The plot of “Pig Tails” is relatively simple: Trap (Charlie Hewson ‘04) is a former teenage hot shot whose big dreams have sputtered out in the absence of his surrogate father and best friend, Steve. When Trap’s cousin Barney (Ben Mains ‘06) comes to town and Trap tries to “play Steve” to him, Wal-Mart employee and Trap’s childhood second-fiddle Gabe- still resentful that Steve chose Trap to be his protégé instead of him- cooks up a scheme to crush Trap for good by getting Barney to fuck his nymphomaniac younger sister, Philipa (Barbara Luse‘04). Lucy (Kimberely Seeherman ‘06), Trap’s ex-girlfriend, is also swimming around in the mix. This skeletal plot outline, introduced early in the play, is filled with obscured significance and motivation. Who was Steve? Where is he now? Why would fucking Philipa be such a big deal? The plot acts as a dark bore into the pasts and personalities of the characters, the play as a depth charge tunneling deeper, revealing little glimpses of flesh until it explodes in bursts of viscera.
In this play that is written to live or die by its characters, the acting is excellent. Sitting through “Pig Tails” is watching layers of scar tissue sloughed off of the actors until they’re left with fragile pig-pink skin. Accordingly, one of the greatest attributes the actors bring to their characters is a (sometimes deceptive) sense of transparency. Charlie Hewson as Trap acts the confident asshole with a sort of physical reserve that lets one know that this asshole is part puppy, and acts the mentor in a way that lets one know that this father is part needy child. Barbara Luse’s nympho Philipa struts across the stage at the opening of the play like something out of a Fellini childhood memory- oozing overripe sex, mature. But off the schoolyard prowl, her overinfantilized demeanor is clearly a played (but also, painfully lived) role- a hurt kitten whose childhood has been torn away. When Doherty’s sometimes goofy puppetmaster Gabe seems a little too cosmopolitan, too Blofeld, for his small town circumstances, its acceptable because we see that Gabe is maybe the yearny town brainiac (it’s more complicated than that!) who tries to live in as much outside culture as the confines of his removed town will allow. The actors, in short, do a great job of conveying the way in which real people shift between the different broken and incomplete renditions of themselves, in which the inescapable difference between acting something and being something- a brother, a friend, a success- is shoved in your face every day, and the way in which interacting with someone else could be just another way of jerking off- you know you’re sitting in a masterpiece of the goddam theater when volumes are spoken on stage simply by the body language of the actors as they compete, in various scenes, to be the “Wank Brother” to Ben Mains. Ben Mains rocked, by the way, as a more-explicit Kevin Arnold. Whether he was gushing admiration as Charlie Hewson masturbated an imaginary colossal dick, or pretended to masturbate a real dick, or scored with sweetie-pie dollface Kim Seeherman, or felt out his strengths as his own man, he was always a right-on authentic coming-of-age lad. Whether he scored or stalled out, the audience was right alongside him. Attaboy!

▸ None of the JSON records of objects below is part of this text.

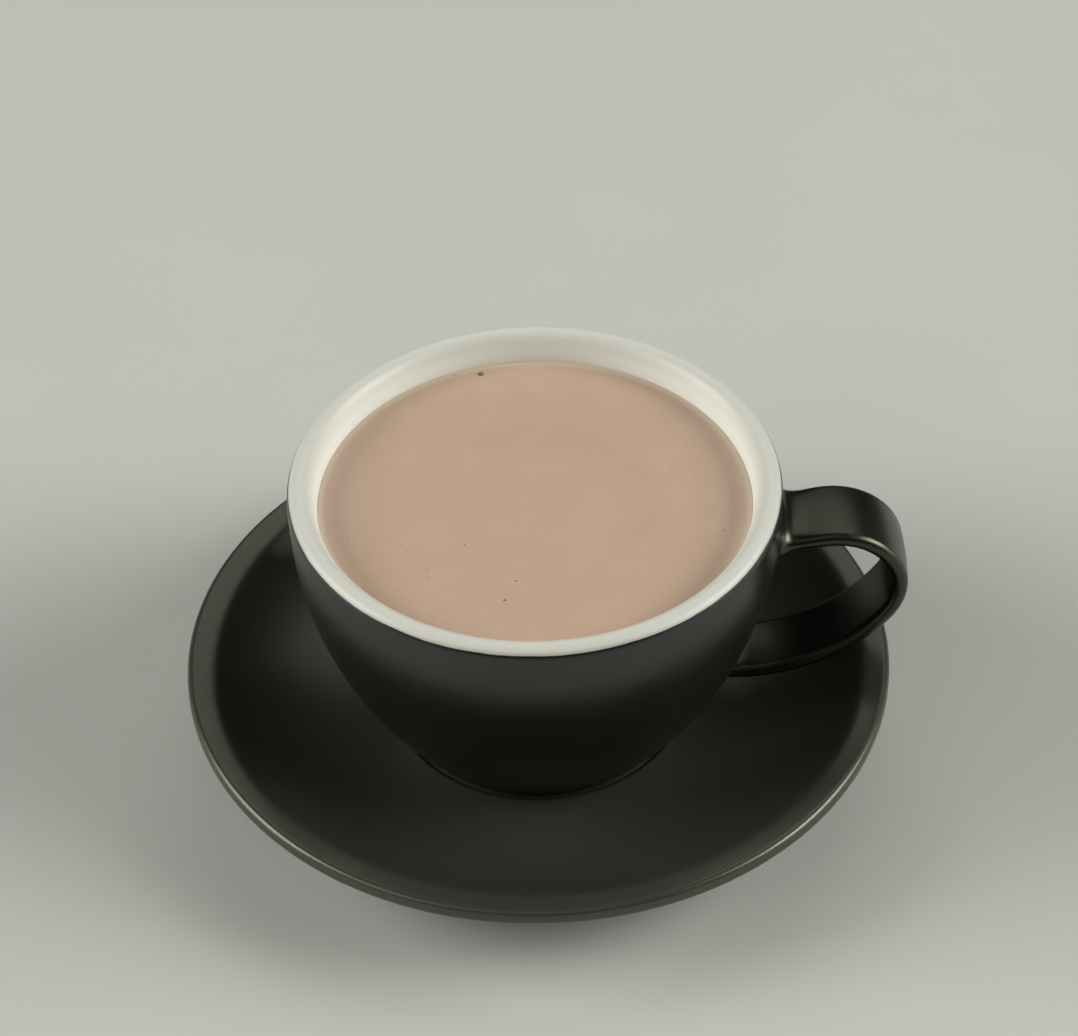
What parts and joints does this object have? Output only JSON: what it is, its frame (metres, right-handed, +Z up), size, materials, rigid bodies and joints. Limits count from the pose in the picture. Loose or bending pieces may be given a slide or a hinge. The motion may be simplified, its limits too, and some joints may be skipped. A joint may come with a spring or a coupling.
{
  "type": "cup of hot chocolate",
  "caption": "Low round cup of milky hot chocolate with a wide strap handle, black outside and white inside, standing on its black saucer.",
  "frame": {"origin": "on the axis of the bowl, at the table plane under the saucer's foot ring", "axes": "+Z up along the axis of the bowl, +X towards the handle, +Y to the left of someone who looks along +X"},
  "size_m": [0.144, 0.1416, 0.0668],
  "materials": {
    "black_glaze": "satin black glaze on white porcelain",
    "white_glaze": "glossy ivory white glaze, inside the bowl and over its lip",
    "drink": "smooth opaque milky liquid"
  },
  "bodies": {
    "root": {"cup": "black_glaze", "hot_chocolate": "drink", "saucer": "black_glaze"}
  },
  "joints": []
}
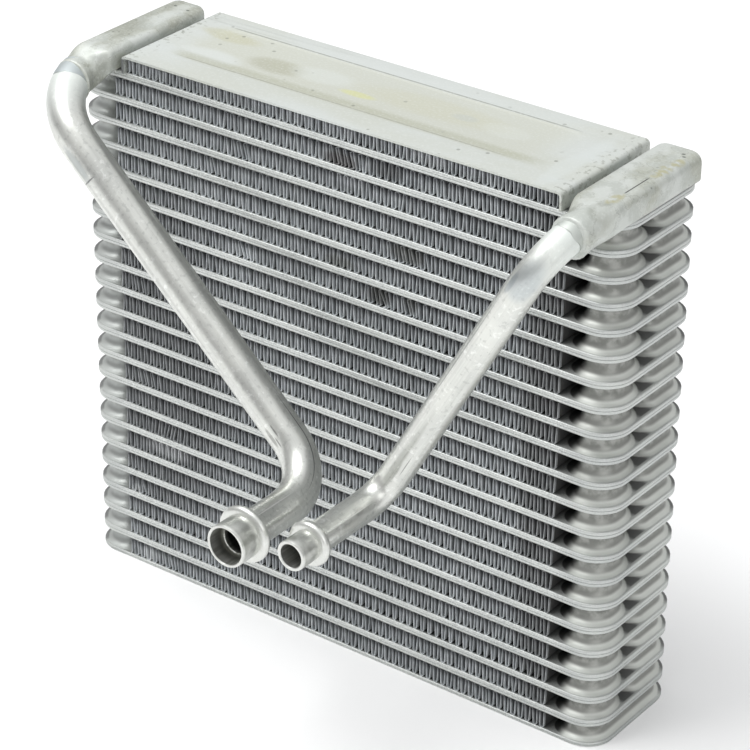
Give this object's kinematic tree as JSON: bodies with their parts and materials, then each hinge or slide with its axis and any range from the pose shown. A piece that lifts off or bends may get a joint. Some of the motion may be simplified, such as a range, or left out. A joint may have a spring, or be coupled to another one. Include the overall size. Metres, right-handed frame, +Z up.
{
  "type": "evaporator core",
  "caption": "Drawn-cup evaporator core: flat tubes and folded fins brazed between end plates, with two header ducts and beaded pipe ends.",
  "frame": {"origin": "middle of the underside of the bottom end plate", "axes": "+X along the tubes to the liquid header's end, +Z up through the stack, -Y towards the pipe ends"},
  "size_m": [0.2665, 0.152, 0.2441],
  "materials": {
    "tube_plate": "satin, brazed",
    "fin": "satin, folded strip",
    "end_plate": "matt, stamped sheet",
    "header": "matt, stamped and brazed",
    "pipe": "satin, drawn tube"
  },
  "bodies": {
    "root": {"tube_01": "tube_plate", "tube_02": "tube_plate", "tube_03": "tube_plate", "tube_04": "tube_plate", "tube_05": "tube_plate", "tube_06": "tube_plate", "tube_07": "tube_plate", "tube_08": "tube_plate", "tube_09": "tube_plate", "tube_10": "tube_plate", "tube_11": "tube_plate", "tube_12": "tube_plate", "tube_13": "tube_plate", "tube_14": "tube_plate", "tube_15": "tube_plate", "tube_16": "tube_plate", "tube_17": "tube_plate", "tube_18": "tube_plate", "tube_19": "tube_plate", "tube_20": "tube_plate", "tube_21": "tube_plate", "fin_01": "fin", "fin_02": "fin", "fin_03": "fin", "fin_04": "fin", "fin_05": "fin", "fin_06": "fin", "fin_07": "fin", "fin_08": "fin", "fin_09": "fin", "fin_10": "fin", "fin_11": "fin", "fin_12": "fin", "fin_13": "fin", "fin_14": "fin", "fin_15": "fin", "fin_16": "fin", "fin_17": "fin", "fin_18": "fin", "fin_19": "fin", "fin_20": "fin", "fin_21": "fin", "fin_22": "fin", "bottom_end_plate": "end_plate", "top_end_plate": "end_plate", "suction_header": "header", "liquid_header": "header", "suction_pipe": "pipe", "liquid_pipe": "pipe"}
  },
  "joints": []
}
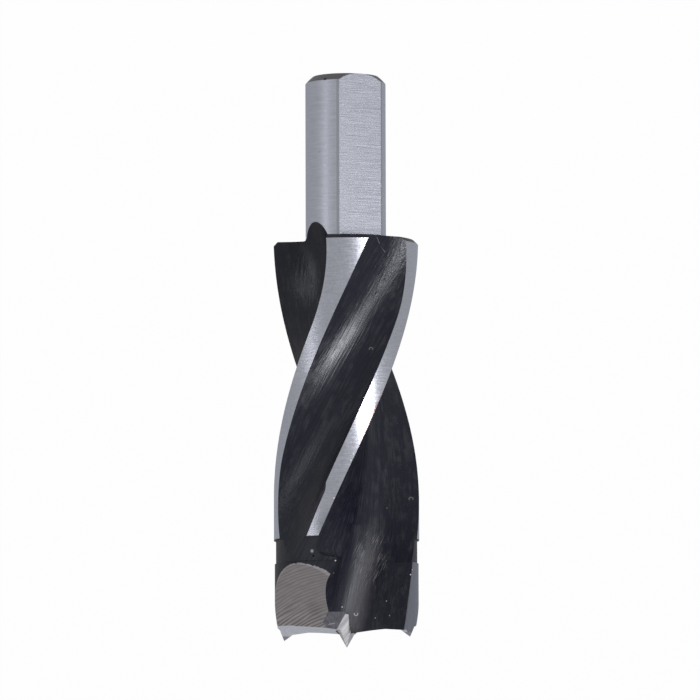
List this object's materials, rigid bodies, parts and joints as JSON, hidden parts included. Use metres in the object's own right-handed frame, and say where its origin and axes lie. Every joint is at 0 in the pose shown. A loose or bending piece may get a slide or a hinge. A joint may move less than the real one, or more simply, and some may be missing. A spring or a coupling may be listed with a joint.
{
  "type": "blind hole drill bit",
  "caption": "Blind hole drill bit: plain round shank with a long flat, spiral black body with ground ribs, and a brazed carbide head with corner spurs and centre point.",
  "frame": {"origin": "centre of the flat end of the shank", "axes": "+Z along the axis of the drill from the shank to the centre point; -Y faces the side that the picture shows"},
  "size_m": [0.018, 0.018, 0.0711],
  "materials": {
    "steel_body": "black coating on the spiral body, bright ground ribs and plain ground shank",
    "carbide_head": "ground cemented carbide, dark on the backs"
  },
  "bodies": {
    "root": {"steel_body": "steel_body", "carbide_head": "carbide_head"}
  },
  "joints": []
}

“Pig Tails” definitely has a set- it’s almost, but not quite, a dysfunctional 21st century Grover’s Corners overrun by the Lost Boys. But the set is both there and not there in interesting ways, or maybe I haven’t seen enough plays. The set exists in nostalgic space, the recollection of a town. The characters walk around on a three-part raised platform with a big, forward-vaulted central panel on which is painted a plane’s-eye view of pathwork farm country. A row of large sideways-leaning telephone poles grows out of the platform and floats, receding, into the background. Little model houses, storefronts, warehouses, a Wal-Mart, hang in midair in semicircle around the set. Behind it all are three large photographic panels with the same image on each- a nearly leafless tree atop a hill, backed by a crooked metal fence, all in fading winter light. The cut-up, multiple-scale, tilted set mimics the strange snapshots of memory- for the characters struggling on display like their ant farm analogs, the town is made of memories. Trap brags that he ran around the perimeter of the town twelve times when he was fourteen. The town’s dimensions, 12×14, are measured in memory’s register. Without that, the quixotic windmills of Trap’s sweet imagination would be no different than the flimsy plastic windmill of the classic American ant farm. None of the actual settings in the play are ever materially there, save the odd magazine stand or telephone. Brundige keeps the focus on the characters- they make the woods, the schoolyard, the neighborhoods- they fashion them so well that transgressing a property boundary, that of Gabe and Phillipa’s yard, occassions one of the most charged and heartwrenching monologues of the play by John Doherty’s Gabe.
“Pig Tails” is an incredibly rich play on so many levels. The script is tremendous, the acting is powerful, real, and always appropriate. There’s a cool Motown soundtrack (maybe a little I’m the new hot-shot on the scene self-proclaiming a la Mean Streets on Brundige’s part). This play is, as they say, “for serious”. If this play is revived during some more renowned period of Brundige’s playwriting career, Princeton will have preceptors grading final essays of ten pages or more about all the wonderfully constructed textual richness and beauty of “Pig Tails.” This is a play my friends and I have been talking about since we left the theater. Hopefully this review will come out in time for its readers to rush and see the play or bug Brundige for a videotape or something.
If this review is lacking in places, it’s because I don’t want it to be a spoiler. It’s a recommendation. Go see “Pig Tails.” How does the pig fit in? It’s an actual pig in the play. And it’s a metaphor.